** RECORDS TO USE **
- - - -
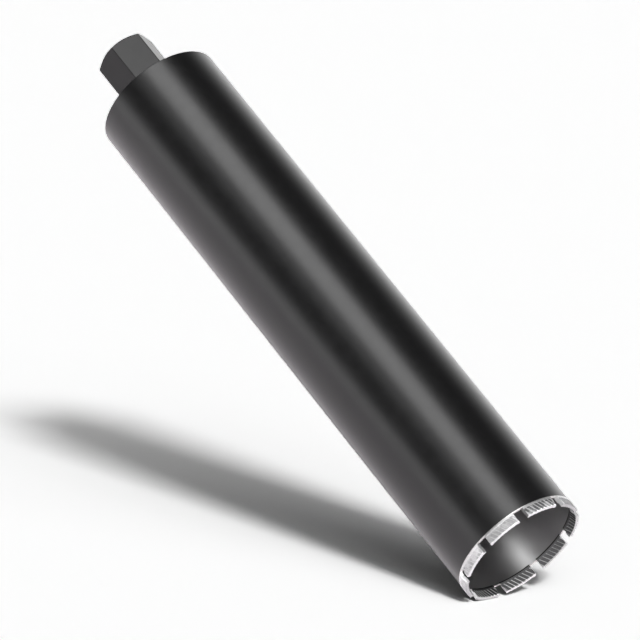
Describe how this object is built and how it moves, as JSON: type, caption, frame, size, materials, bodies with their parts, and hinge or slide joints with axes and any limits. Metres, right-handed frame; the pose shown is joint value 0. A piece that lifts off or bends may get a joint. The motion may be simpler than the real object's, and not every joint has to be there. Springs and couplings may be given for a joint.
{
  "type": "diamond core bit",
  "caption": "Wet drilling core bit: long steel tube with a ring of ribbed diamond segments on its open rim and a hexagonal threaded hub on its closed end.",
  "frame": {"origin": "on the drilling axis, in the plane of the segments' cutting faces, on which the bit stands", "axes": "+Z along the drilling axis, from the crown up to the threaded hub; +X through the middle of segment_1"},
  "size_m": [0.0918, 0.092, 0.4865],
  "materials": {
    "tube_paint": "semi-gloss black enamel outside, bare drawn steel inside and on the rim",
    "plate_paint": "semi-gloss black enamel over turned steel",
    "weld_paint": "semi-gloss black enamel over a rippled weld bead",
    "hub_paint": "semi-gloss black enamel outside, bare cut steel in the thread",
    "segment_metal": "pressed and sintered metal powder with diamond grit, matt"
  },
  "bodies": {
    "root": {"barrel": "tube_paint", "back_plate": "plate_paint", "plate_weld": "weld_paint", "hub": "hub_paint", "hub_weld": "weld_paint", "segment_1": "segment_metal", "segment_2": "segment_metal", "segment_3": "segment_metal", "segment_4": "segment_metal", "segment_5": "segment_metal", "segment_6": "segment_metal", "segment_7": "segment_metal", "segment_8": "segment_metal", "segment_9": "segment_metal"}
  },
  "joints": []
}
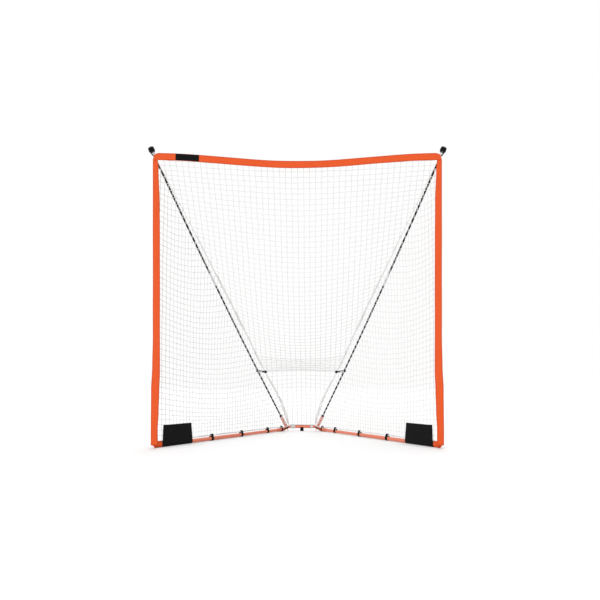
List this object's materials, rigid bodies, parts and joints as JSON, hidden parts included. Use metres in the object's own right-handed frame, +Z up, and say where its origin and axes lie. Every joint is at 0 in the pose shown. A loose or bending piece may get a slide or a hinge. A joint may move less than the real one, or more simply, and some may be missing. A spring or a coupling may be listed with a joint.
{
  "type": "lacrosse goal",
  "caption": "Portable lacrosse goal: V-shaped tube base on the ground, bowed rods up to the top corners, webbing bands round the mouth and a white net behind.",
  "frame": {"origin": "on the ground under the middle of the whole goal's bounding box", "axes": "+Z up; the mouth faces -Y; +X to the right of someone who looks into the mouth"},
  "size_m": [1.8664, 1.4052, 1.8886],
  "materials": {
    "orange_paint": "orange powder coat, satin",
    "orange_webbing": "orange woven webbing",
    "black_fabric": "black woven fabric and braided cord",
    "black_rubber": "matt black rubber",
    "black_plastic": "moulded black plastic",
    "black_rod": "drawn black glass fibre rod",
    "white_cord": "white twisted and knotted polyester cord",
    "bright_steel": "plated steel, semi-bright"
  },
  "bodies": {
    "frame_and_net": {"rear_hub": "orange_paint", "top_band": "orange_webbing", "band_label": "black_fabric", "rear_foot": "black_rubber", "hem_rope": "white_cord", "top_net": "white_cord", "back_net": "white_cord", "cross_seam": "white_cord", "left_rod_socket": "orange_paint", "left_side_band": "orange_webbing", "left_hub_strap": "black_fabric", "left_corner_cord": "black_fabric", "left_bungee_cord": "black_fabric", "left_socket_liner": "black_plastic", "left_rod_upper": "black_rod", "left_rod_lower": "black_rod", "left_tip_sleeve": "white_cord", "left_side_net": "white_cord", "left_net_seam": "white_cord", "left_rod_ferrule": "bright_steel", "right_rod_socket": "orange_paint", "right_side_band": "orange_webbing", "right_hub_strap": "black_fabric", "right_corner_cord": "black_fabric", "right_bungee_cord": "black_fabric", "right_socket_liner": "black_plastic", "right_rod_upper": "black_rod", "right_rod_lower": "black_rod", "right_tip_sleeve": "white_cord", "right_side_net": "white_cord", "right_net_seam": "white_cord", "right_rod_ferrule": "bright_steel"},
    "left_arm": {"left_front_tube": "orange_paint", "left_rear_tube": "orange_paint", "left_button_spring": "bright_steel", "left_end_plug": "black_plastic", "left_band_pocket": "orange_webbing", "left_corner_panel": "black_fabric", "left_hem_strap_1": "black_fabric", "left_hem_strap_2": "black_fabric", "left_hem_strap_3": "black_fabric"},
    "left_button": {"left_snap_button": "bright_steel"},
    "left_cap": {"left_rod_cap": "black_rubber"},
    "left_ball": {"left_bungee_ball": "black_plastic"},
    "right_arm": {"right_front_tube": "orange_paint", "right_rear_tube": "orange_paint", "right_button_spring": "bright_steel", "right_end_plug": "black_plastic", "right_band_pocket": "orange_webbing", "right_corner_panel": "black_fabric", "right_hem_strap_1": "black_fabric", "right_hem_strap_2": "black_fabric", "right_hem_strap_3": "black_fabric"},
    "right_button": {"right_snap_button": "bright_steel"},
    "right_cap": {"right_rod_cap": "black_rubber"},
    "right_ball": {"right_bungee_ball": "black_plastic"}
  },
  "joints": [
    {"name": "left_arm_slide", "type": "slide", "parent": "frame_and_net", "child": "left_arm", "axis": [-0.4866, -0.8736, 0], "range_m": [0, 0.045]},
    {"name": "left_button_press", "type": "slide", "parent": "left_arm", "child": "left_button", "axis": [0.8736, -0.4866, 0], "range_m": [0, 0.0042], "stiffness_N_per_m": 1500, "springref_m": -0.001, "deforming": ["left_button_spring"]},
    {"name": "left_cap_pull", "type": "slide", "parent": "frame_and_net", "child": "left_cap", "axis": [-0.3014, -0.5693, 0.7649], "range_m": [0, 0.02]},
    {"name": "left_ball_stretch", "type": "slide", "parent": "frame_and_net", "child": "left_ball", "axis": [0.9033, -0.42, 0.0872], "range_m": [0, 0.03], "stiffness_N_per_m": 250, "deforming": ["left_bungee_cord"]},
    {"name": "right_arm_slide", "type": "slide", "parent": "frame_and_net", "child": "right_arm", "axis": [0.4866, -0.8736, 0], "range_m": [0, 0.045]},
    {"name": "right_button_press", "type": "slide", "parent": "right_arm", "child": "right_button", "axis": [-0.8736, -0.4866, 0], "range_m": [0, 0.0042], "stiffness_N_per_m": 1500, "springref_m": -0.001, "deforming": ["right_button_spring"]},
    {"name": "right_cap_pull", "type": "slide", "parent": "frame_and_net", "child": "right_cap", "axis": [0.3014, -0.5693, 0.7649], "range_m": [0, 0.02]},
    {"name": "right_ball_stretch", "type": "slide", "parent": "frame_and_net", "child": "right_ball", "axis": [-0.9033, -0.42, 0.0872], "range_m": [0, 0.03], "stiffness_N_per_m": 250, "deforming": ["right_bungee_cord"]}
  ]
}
- - - -
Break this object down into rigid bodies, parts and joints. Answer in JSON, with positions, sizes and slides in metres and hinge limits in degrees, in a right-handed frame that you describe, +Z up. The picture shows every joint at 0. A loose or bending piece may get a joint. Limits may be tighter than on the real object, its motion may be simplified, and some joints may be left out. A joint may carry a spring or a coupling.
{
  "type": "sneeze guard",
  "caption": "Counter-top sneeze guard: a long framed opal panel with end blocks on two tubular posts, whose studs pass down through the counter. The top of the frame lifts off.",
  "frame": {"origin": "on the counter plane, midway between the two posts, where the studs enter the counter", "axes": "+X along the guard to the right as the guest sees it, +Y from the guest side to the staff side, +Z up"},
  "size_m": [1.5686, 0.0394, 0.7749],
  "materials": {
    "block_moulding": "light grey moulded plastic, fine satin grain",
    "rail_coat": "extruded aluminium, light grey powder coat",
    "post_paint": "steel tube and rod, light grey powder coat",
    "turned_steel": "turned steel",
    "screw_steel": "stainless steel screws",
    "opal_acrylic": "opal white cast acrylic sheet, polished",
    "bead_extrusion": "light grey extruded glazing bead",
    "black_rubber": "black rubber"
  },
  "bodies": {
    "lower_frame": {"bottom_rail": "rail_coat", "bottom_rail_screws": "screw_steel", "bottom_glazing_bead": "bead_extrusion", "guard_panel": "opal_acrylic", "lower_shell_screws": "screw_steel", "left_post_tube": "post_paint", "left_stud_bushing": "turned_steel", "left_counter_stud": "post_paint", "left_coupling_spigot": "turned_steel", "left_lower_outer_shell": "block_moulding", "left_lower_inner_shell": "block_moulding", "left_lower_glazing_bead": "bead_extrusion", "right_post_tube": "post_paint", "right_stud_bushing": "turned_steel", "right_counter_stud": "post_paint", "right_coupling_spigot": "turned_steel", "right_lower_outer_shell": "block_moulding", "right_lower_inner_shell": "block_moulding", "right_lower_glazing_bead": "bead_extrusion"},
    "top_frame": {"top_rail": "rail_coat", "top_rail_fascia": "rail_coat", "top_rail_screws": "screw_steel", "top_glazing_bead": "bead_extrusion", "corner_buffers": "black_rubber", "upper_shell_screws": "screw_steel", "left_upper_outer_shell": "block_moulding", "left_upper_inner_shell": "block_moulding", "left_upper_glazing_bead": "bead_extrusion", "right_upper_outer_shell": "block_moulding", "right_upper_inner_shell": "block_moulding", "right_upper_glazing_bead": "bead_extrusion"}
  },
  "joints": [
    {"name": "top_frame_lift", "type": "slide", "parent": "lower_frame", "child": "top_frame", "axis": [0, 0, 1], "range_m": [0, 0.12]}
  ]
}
- - - -
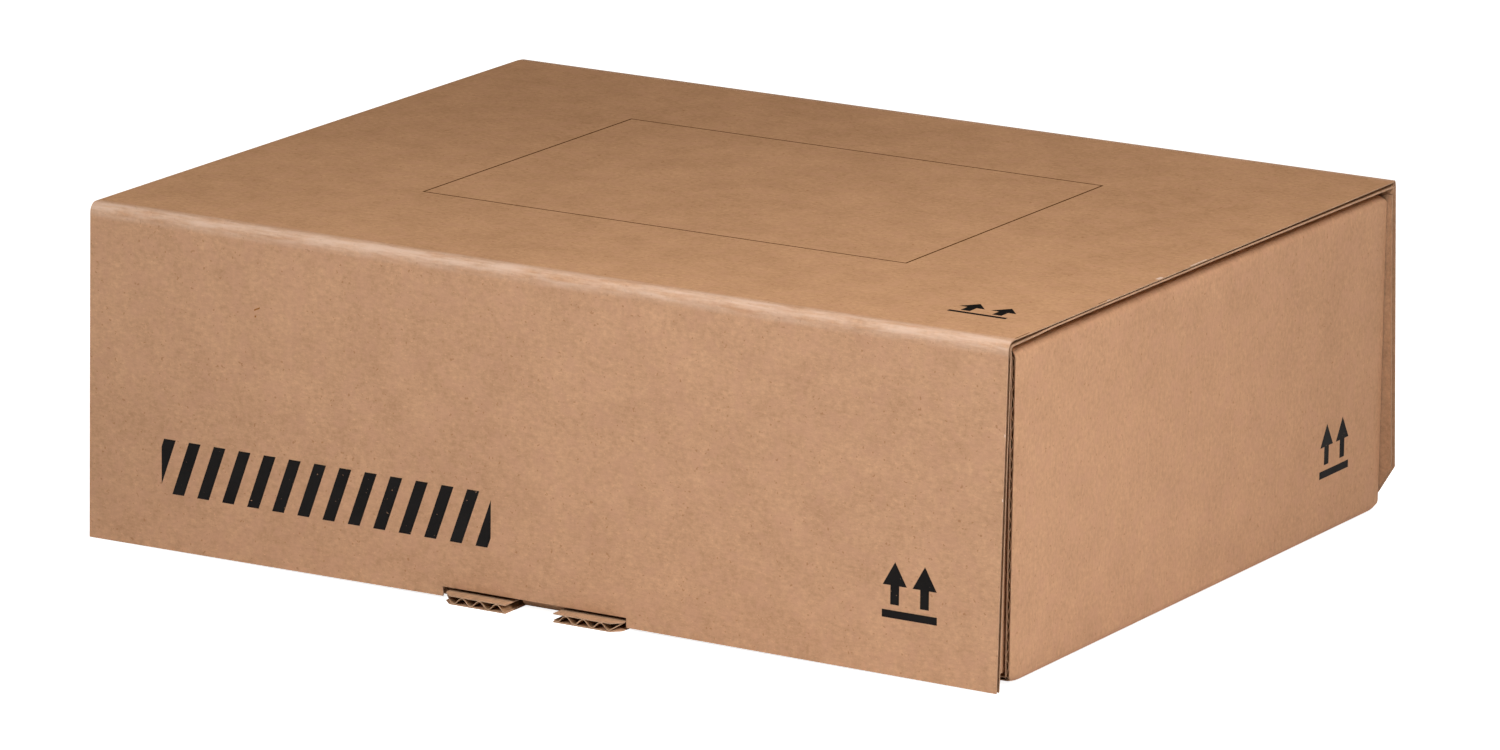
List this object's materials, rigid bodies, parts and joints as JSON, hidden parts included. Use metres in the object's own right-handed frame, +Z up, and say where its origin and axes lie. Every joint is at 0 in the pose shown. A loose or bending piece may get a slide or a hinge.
- - - -
** BRIEF **
Look over the listing above. Pick out and copy every line that includes "lifts".

** RESPONSE **
Describe how this object is built and how it moves, as JSON: type, caption, frame, size, materials, bodies with their parts, and hinge or slide joints with axes and any limits. Metres, right-handed frame; the pose shown is joint value 0. A piece that lifts off or bends may get a joint. The motion may be simpler than the real object's, and not every joint has to be there. Springs and couplings may be given for a joint.
  "caption": "Counter-top sneeze guard: a long framed opal panel with end blocks on two tubular posts, whose studs pass down through the counter. The top of the frame lifts off.",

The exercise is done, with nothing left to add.